→ EXERCISE BRIEF
Reproduce exactly the opening lines of the listing, stopping after the line that contains "dull: Colour = (0.36, 0.35, 0.34)" and including it.

-- Start SUPPLIED MATERIAL --

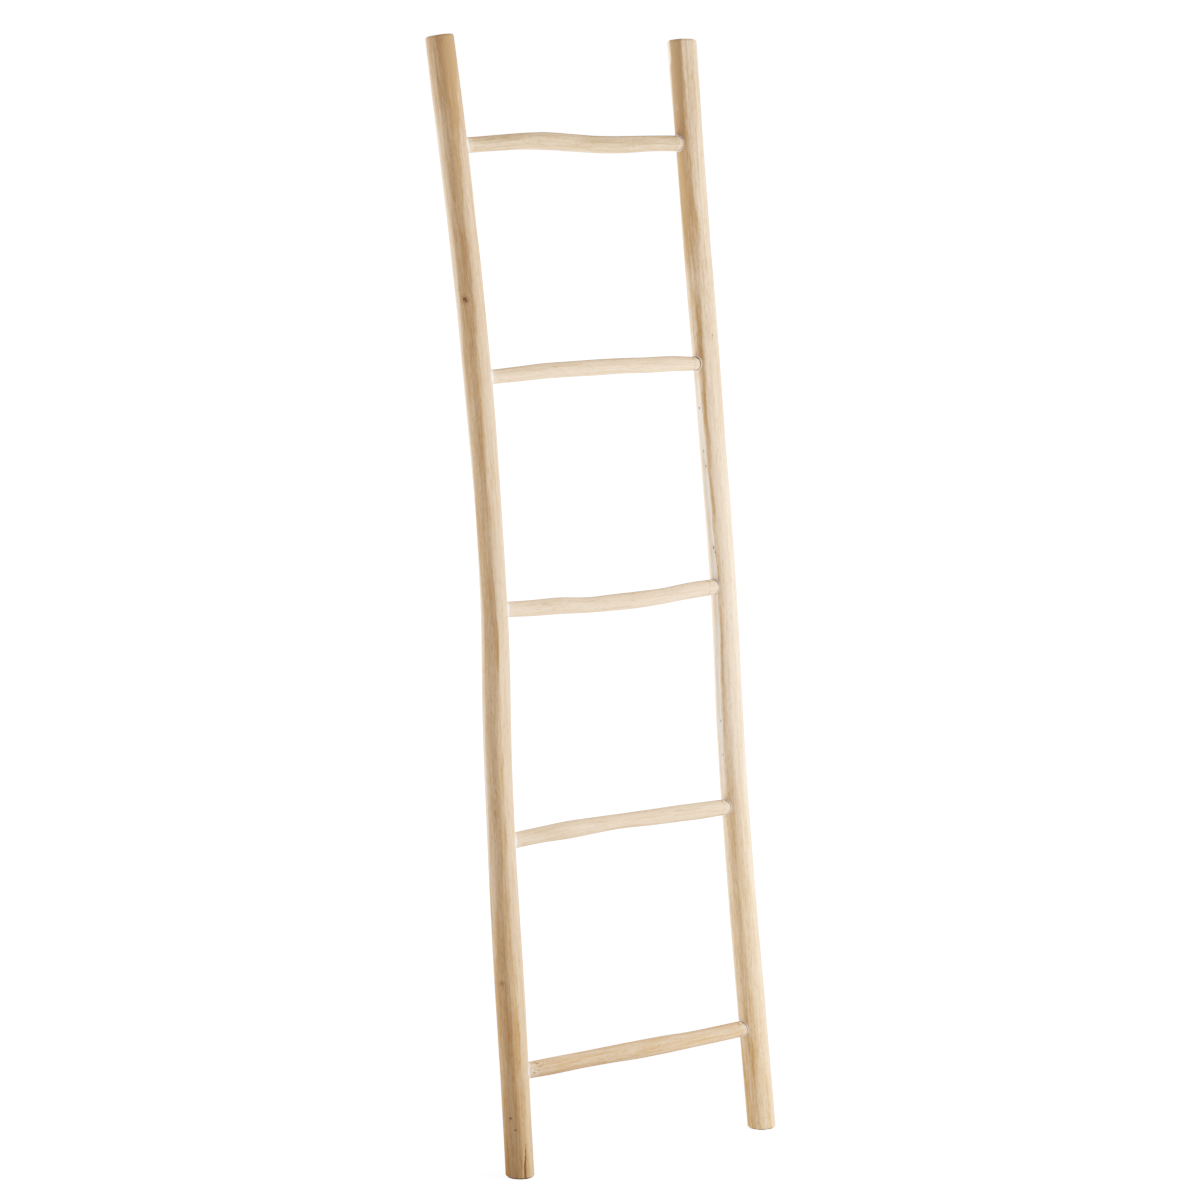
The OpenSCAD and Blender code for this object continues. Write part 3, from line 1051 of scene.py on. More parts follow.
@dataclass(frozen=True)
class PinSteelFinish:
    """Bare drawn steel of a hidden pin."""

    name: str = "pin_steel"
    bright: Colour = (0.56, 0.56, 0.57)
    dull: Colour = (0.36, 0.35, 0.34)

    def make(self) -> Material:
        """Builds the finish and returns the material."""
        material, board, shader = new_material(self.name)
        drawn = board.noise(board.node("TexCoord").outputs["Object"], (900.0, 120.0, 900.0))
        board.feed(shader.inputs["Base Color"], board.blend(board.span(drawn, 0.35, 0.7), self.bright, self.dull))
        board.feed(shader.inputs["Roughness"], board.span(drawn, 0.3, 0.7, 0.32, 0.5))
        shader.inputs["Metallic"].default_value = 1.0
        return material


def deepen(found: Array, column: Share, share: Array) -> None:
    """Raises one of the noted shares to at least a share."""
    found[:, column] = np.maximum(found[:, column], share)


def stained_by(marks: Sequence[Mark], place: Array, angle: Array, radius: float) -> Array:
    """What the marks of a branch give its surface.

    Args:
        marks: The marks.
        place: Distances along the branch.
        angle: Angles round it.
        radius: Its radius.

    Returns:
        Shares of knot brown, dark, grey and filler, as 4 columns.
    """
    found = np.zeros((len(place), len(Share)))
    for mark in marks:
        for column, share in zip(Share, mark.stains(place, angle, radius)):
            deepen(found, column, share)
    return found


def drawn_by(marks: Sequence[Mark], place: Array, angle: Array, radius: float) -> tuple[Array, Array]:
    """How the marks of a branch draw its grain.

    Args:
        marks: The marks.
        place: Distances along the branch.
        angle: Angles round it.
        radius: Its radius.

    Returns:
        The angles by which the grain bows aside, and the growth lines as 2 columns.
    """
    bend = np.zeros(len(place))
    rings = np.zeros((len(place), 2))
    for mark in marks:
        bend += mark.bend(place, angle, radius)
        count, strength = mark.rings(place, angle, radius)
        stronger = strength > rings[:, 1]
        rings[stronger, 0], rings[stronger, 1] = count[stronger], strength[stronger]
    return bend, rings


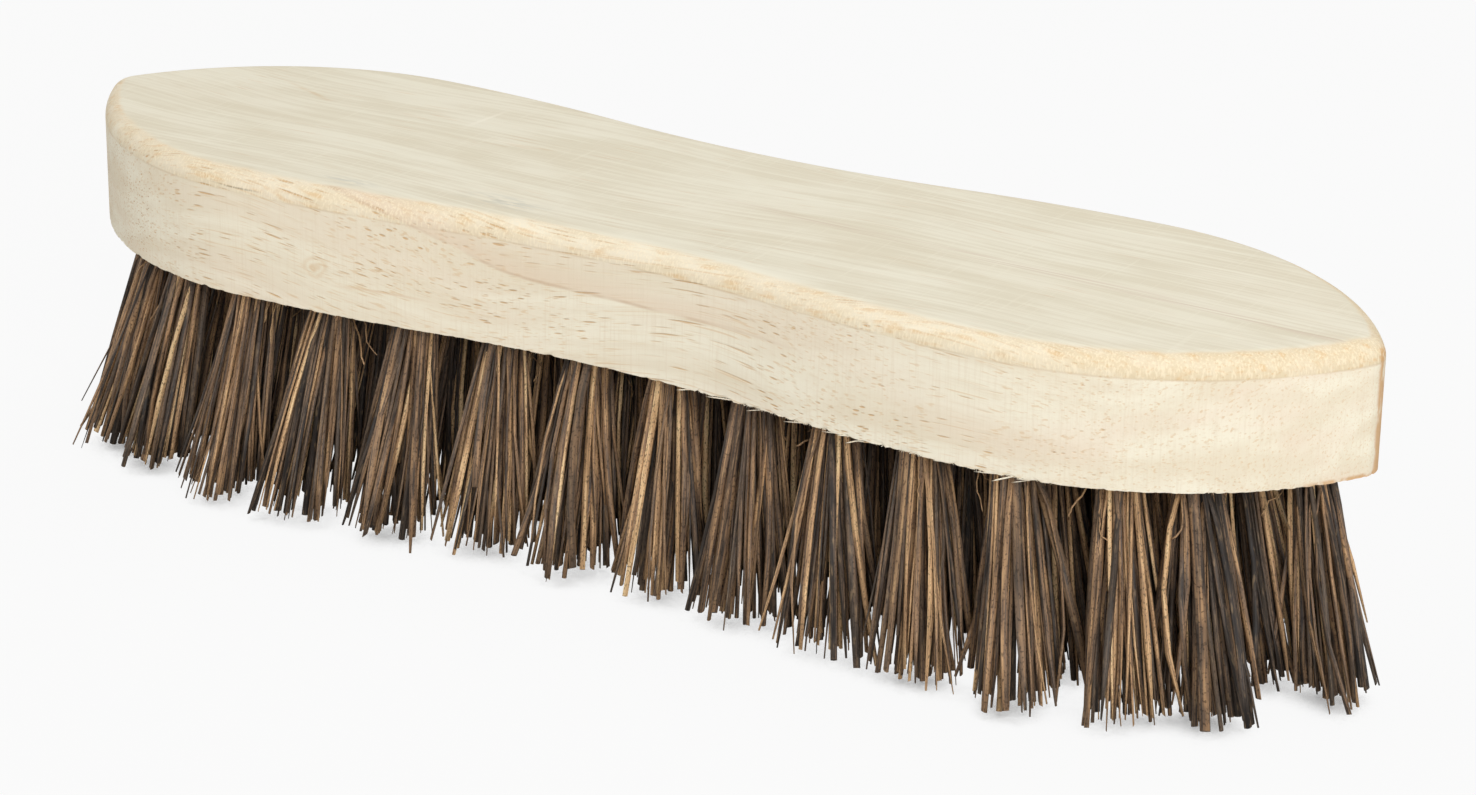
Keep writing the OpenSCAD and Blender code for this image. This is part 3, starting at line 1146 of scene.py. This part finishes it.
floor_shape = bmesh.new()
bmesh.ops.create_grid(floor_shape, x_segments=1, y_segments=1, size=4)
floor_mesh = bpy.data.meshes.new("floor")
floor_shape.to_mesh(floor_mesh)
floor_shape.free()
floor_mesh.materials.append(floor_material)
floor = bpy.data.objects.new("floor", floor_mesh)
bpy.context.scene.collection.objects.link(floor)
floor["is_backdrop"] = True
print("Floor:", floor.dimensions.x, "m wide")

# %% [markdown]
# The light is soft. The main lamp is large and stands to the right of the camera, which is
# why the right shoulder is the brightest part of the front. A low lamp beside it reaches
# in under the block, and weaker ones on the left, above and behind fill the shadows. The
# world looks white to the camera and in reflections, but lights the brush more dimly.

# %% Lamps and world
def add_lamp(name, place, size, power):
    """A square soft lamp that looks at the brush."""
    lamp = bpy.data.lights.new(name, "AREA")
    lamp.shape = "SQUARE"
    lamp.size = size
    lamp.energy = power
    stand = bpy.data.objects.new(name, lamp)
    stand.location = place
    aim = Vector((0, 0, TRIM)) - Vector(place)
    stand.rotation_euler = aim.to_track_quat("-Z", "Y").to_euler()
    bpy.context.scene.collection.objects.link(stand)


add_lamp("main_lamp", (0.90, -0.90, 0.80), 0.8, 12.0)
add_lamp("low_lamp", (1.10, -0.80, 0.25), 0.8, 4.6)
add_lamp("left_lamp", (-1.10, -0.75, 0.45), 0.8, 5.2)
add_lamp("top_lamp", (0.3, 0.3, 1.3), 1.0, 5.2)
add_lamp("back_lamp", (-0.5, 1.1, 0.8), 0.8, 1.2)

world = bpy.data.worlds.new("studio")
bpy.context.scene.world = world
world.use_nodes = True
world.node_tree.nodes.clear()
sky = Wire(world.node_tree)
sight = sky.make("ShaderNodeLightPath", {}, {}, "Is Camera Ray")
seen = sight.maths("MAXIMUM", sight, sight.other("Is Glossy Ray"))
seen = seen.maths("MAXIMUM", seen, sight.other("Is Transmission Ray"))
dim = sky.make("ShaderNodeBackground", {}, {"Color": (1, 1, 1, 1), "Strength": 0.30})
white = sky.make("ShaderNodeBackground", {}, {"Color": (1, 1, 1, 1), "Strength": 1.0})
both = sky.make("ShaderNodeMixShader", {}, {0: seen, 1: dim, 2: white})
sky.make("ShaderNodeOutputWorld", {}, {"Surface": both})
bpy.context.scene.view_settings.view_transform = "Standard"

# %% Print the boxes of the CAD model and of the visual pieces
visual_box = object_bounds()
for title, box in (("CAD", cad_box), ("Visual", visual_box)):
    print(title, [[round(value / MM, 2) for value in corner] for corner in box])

-- End SUPPLIED MATERIAL --

→ SOLUTION TO THE PROBLEM
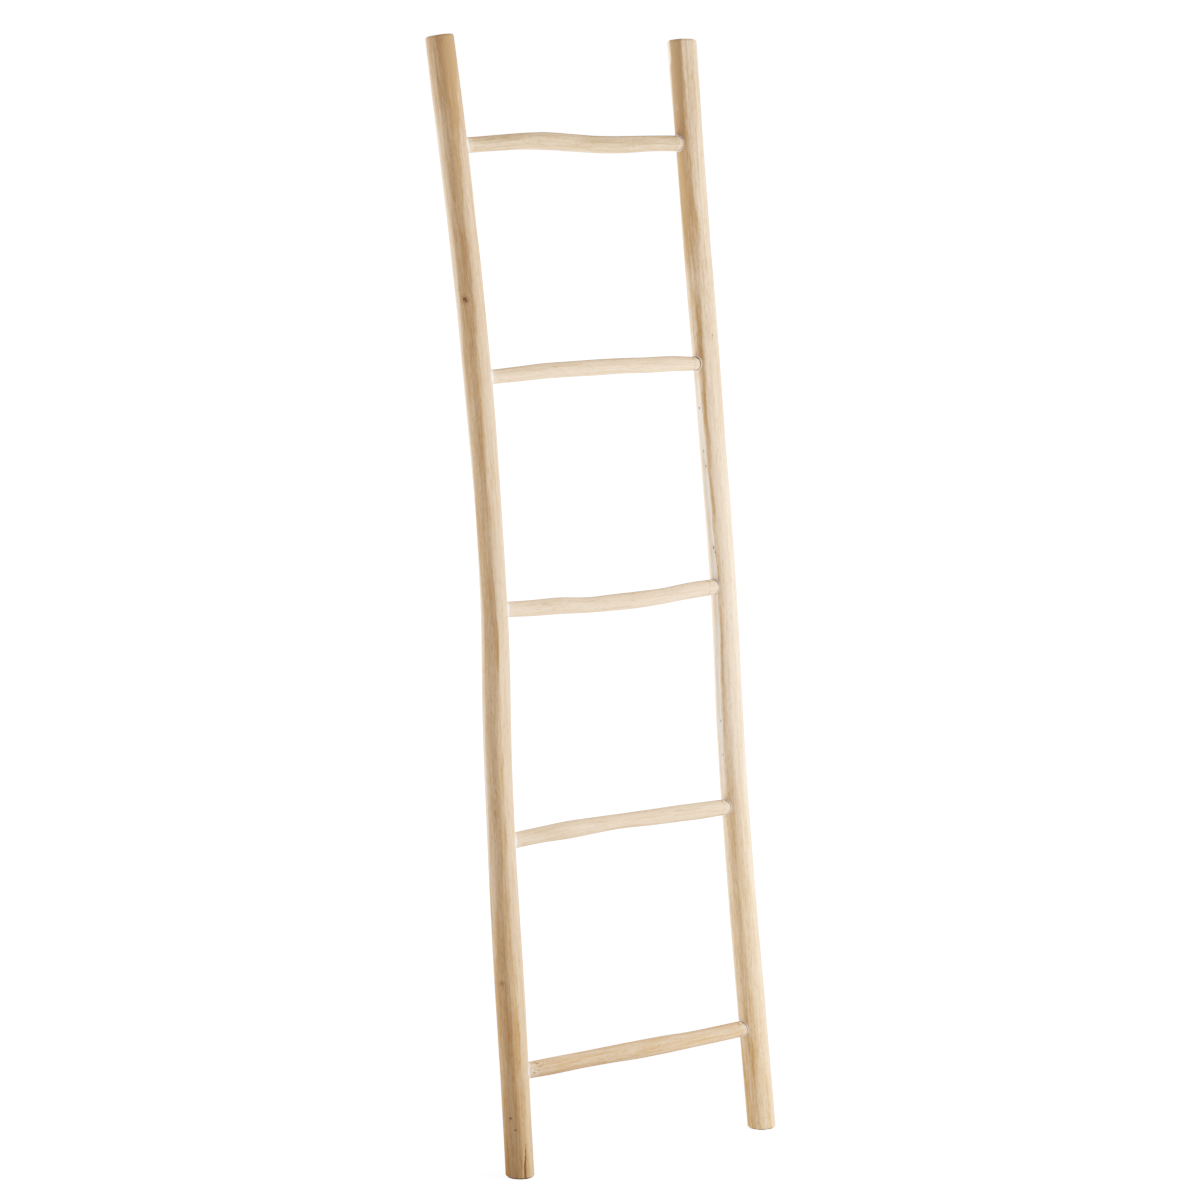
The OpenSCAD and Blender code for this object continues. Write part 3, from line 1051 of scene.py on. More parts follow.
@dataclass(frozen=True)
class PinSteelFinish:
    """Bare drawn steel of a hidden pin."""

    name: str = "pin_steel"
    bright: Colour = (0.56, 0.56, 0.57)
    dull: Colour = (0.36, 0.35, 0.34)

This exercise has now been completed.